Outlook (especially Windows desktop) can render HTML differently than webmail clients, and it is less forgiving with complex layouts. Keep the timer in a simple structure (one image, predictable padding) and avoid relying on fancy positioning to make it look right.
Apple Mail and some Apple privacy features can preload content in ways that make open-time timers look slightly off, especially if the first “open” is effectively a background fetch. If accuracy is critical, pair the timer with a plain-text deadline in the email, like “Ends Feb 1, 2026 at 11:59 PM ET,” so the message stays clear even if the timer appears cached.
Common timer issues and quick fixes
If your countdown timer looks wrong, these are the usual culprits:
- Timer not updating (looks frozen): Assume caching or prefetching. Use a timer tool that supports cache-busting, and keep your expired state clear so late opens still make sense.
- Wrong time remaining: Double-check the time zone setting in the timer tool and confirm your end time matches the landing page. Also check daylight saving assumptions if you schedule far ahead.
- Blurry timer on mobile: Export a higher-resolution image (often 2x) and let it scale down in the template.
- Broken image icon: Confirm the image URL is publicly accessible over HTTPS and not blocked behind login or IP restrictions.
- Gmail clips the email: Large, image-heavy templates can push you toward Gmail’s clipping threshold. Keep the timer lightweight and avoid unnecessary code.

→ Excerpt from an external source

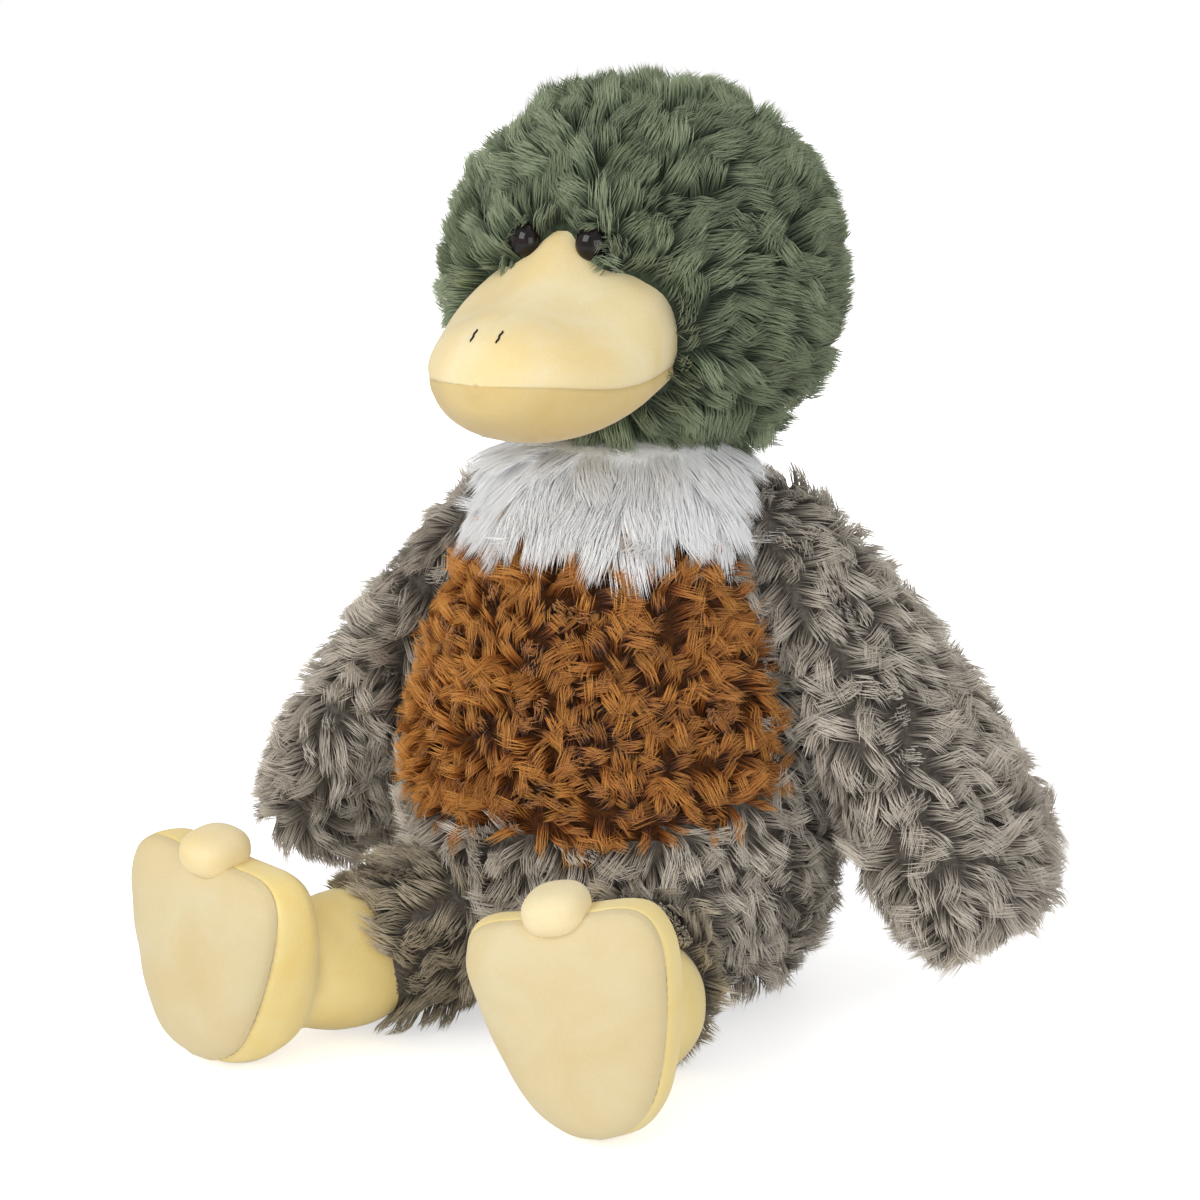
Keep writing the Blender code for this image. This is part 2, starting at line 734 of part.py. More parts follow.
def make_wing(shop, name, torso_room):
    """A wing's two covers, sewn at its edge, round its stuffing."""
    side = SIDES[name]
    form = wing_form(side)
    _, _, out = wing_axes(side)
    pile = finish("wing_pile_" + name, GREY)
    fibre = finish("wing_fibre_" + name, FILLING)
    seam = wing_root(side) - out * WING_SEAM_OFFSET
    outside = shop.slab("wing_outside_" + name, seam + out * (GAP / 2), out, WING_LENGTH * 2, WING_LENGTH)
    inside = shop.slab("wing_inside_" + name, seam - out * (GAP / 2), -out, WING_LENGTH * 2, WING_LENGTH)
    pieces = []
    for part, region in (("outer", outside), ("inner", inside)):
        cover = shop.panel("wing_%s_%s" % (part, name), form, pile, COVER)
        keep_inside(cover, region)
        cut_away(cover, torso_room)
        pieces.append(cover)
    stuffing = shop.filling("wing_stuffing_" + name, form, fibre, COVER)
    cut_away(stuffing, torso_room)
    shop.joint("wing_joint_" + name, wing_root(side), [*pieces, stuffing])


def make_leg(shop, name, floor):
    form = leg_form(name)
    pile = finish("leg_pile_" + name, GREY)
    fibre = finish("leg_fibre_" + name, FILLING)
    along = (ankle(name) - hip(name)).normalized()
    end_point = ankle(name) - along * LEG_END_SET_BACK
    end = shop.slab("leg_end_" + name, end_point, along, HIP_RADIUS * 2, OVERRUN)
    socket = shop.socket("ankle_socket_" + name, ankle(name), ANKLE_RADIUS + GAP)
    cover = shop.panel("leg_cover_" + name, form, pile, COVER)
    cut_away(cover, end, socket, floor)
    stuffing = shop.filling("leg_stuffing_" + name, form, fibre, COVER)
    cut_away(stuffing, end, socket)
    shop.joint("leg_joint_" + name, hip(name), [cover, stuffing])


def make_foot(shop, name, floor):
    """Cuff, upper and sole round the foot's stuffing, with the middle toe bent over the sole."""
    form = foot_form(name)
    forward, _, up = foot_axes(name)
    start = ankle(name)
    velour = finish("foot_velour_" + name, YELLOW)
    pale = finish("sole_velour_" + name, SOLE_YELLOW)
    fibre = finish("foot_fibre_" + name, FILLING)
    half = forward * (GAP / 2)
    cuff_end = start + forward * CUFF_END
    seam = start + forward * SOLE_SEAM
    reach = FOOT_HEIGHT * 2
    behind = shop.slab("cuff_region_" + name, cuff_end - half, -forward, reach, reach)
    beyond_cuff = shop.slab("upper_region_" + name, cuff_end + half, forward, reach, reach)
    facing, _ = sole_axes(name)
    front = shop.slab("sole_region_" + name, seam + facing * (GAP / 2), facing, reach, reach)
    behind_seam = shop.slab("seam_region_" + name, seam - facing * (GAP / 2), -facing, reach, reach)
    toe = toe_mesh(name, 0)
    toe_room = shop.hide(mesh_object("toe_room_" + name, toe_mesh(name, GAP), shop.cutters))
    pieces = []
    for part, regions, cloth in (
        ("ankle_cuff_", [behind], velour),
        ("foot_upper_", [beyond_cuff, behind_seam], velour),
        ("foot_sole_", [front], pale),
    ):
        cover = shop.panel(part + name, form, cloth, FOOT_COVER)
        keep_inside(cover, *regions)
        cut_away(cover, floor, toe_room)
        pieces.append(cover)
    middle_toe = mesh_object("middle_toe_" + name, toe, shop.parts)
    middle_toe.data.materials.append(velour)
    stuffing = shop.filling("foot_stuffing_" + name, form, fibre, FOOT_COVER)
    cut_away(stuffing, floor, toe_room)
    shop.joint("foot_joint_" + name, ankle(name), [*pieces, middle_toe, stuffing])


def make_tail(shop, torso_room):
    tail = shop.place("tail", tail_form(), finish("tail_pile", GREY))
    soften(tail)
    cut_away(tail, torso_room)


def main():
    clear_scene()
    shop = Workshop()
    floor = shop.slab("floor", FLOOR, -UP, TORSO_HEIGHT, OVERRUN)
    torso = torso_form()
    head = head_form()
    sockets = [shop.socket("hip_socket_" + name, hip(name), HIP_RADIUS + GAP) for name in SIDES]
    torso_room = shop.clearance("torso_room", torso, GAP)
    head_room = shop.clearance("head_room", head, GAP)
    dish = shop.socket("neck_dish", NECK, NECK_RADIUS + GAP)
    make_torso(shop, torso, sockets)
    make_neck(shop)
    recesses = {name: eye_recess(shop, name) for name in SIDES}
    pieces = make_head(shop, head, dish, recesses)
    pieces += make_eyes(shop)
    pieces += make_bill(shop, bill_form(), head_room, recesses)
    shop.joint("head_joint", NECK, pieces)
    make_tail(shop, torso_room)
    for name in SIDES:
        make_wing(shop, name, torso_room)
        make_leg(shop, name, floor)
        make_foot(shop, name, floor)


main()
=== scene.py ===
# %% [markdown]
# # A plush duck
#
# The duck is sewn from pile cloth over soft filling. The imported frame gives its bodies, its joints and the
# plain solids, and every piece that is made here rides on one of those bodies. All lengths are in metres,
# the duck faces -Y, and +X is its own left side.

import math

import bmesh
import bpy
from mathutils import Matrix, Vector, noise
from mathutils.bvhtree import BVHTree


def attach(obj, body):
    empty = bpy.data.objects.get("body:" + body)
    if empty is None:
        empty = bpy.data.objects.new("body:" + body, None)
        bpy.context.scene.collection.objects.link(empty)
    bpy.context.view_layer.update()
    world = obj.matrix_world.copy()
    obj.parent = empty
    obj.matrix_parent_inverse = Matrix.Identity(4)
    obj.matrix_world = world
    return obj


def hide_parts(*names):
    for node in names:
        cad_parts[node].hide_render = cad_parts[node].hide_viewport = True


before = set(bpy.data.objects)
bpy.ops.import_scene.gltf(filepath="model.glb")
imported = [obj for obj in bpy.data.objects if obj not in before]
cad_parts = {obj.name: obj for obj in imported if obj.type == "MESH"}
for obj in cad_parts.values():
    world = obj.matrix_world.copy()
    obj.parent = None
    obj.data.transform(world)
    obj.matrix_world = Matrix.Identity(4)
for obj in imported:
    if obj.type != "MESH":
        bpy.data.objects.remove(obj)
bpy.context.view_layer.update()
MM = 0.001
SIDES = {"left": 1, "right": -1}

# %% [markdown]
# ## Wiring helper
#
# Every material and every Geometry Nodes tree here is built node by node. A small class adds a node, sets its
# inputs and joins it in one line.

# %% Wiring helper
class Wiring:
    """Adds nodes to a tree and joins them, one short line each."""

    def __init__(self, tree):
        self.tree = tree

    def add(self, kind, inputs=None, **settings):
        node = self.tree.nodes.new(kind)
        for name, value in settings.items():
            setattr(node, name, value)
        for key, value in (inputs or {}).items():
            self.feed(node.inputs[key], value)
        return node

    def feed(self, socket, value):
        if isinstance(value, bpy.types.NodeSocket):
            self.tree.links.new(value, socket)
        else:
            socket.default_value = value

    def number(self, operation, *values):
        node = self.add("ShaderNodeMath", operation=operation)
        for socket, value in zip(node.inputs, values):
            self.feed(socket, value)
        return node.outputs[0]

    def vector(self, operation, *values):
        node = self.add("ShaderNodeVectorMath", operation=operation)
        for socket, value in zip(node.inputs, values):
            self.feed(socket, value)
        return node.outputs["Value" if operation in ("DOT_PRODUCT", "LENGTH") else "Vector"]

    def scaled(self, vector, factor):
        node = self.add("ShaderNodeVectorMath", {"Vector": vector, "Scale": factor}, operation="SCALE")
        return node.outputs["Vector"]

    def total(self, *vectors):
        result = vectors[0]
        for vector in vectors[1:]:
            result = self.vector("ADD", result, vector)
        return result

    def chance(self, low, high, seed, kind="FLOAT"):
        """A random value per element."""
        node = self.add("FunctionNodeRandomValue", data_type=kind)
        sockets = [socket for socket in node.inputs if socket.enabled]
        for socket, value in zip(sockets, (low, high)):
            socket.default_value = value
        self.feed(node.inputs["Seed"], seed)
        return next(socket for socket in node.outputs if socket.enabled)

    @staticmethod
    def value_socket(node):
        """The one of a node's Value inputs that is in use."""
        return next(socket for socket in node.inputs if socket.name == "Value" and socket.enabled)

    def keep(self, geometry, name, value, kind="FLOAT", domain="POINT"):
        """Stores a value under a name."""
        node = self.add(
            "GeometryNodeStoreNamedAttribute",
            {"Geometry": geometry, "Name": name},
            data_type=kind,
            domain=domain,
        )
        self.feed(self.value_socket(node), value)
        return node.outputs["Geometry"]

    def recall(self, name, kind="FLOAT"):
        """Reads a value that was stored under a name."""
        node = self.add("GeometryNodeInputNamedAttribute", {"Name": name}, data_type=kind)
        return next(socket for socket in node.outputs if socket.enabled)

    def sampled(self, geometry, value, index, kind="FLOAT"):
        """A value of another geometry's element."""
        node = self.add(
            "GeometryNodeSampleIndex",
            {"Geometry": geometry, "Index": index},
            data_type=kind,
            domain="POINT",
        )
        self.feed(self.value_socket(node), value)
        return next(socket for socket in node.outputs if socket.enabled)


print("wiring helper ready")

# %% [markdown]
# ## Camera
#
# The photograph was taken from a little above the duck and from its left front. The same view angle, the
# same distance and a long lens give the same outline.

# %% Camera
VIEW_AZIMUTH = math.radians(27)
VIEW_ELEVATION = math.radians(12.5)
VIEW_DISTANCE = 1.0
VIEW_LENS = 83.25
VIEW_SENSOR = 36
VIEW_HEIGHT = 0.1425
VIEW_SHIFT = -0.008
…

A/B testing countdown impact without noisy results
To test whether a countdown timer increases clicks or sales, keep the experiment clean:
- Change one variable: timer vs no timer, with the same offer, copy, and send time.
- Use a meaningful primary metric (often click-through rate or revenue per recipient), not just opens.
- Run the test on a single campaign type first (like flash sales), then repeat on another (like abandonment) before you generalize.
- Watch for side effects like increased unsubscribes or spam complaints. A timer that lifts clicks but hurts trust is not a win.
If the timer “wins,” apply it selectively where deadlines are real, and keep your messaging consistent from inbox to checkout.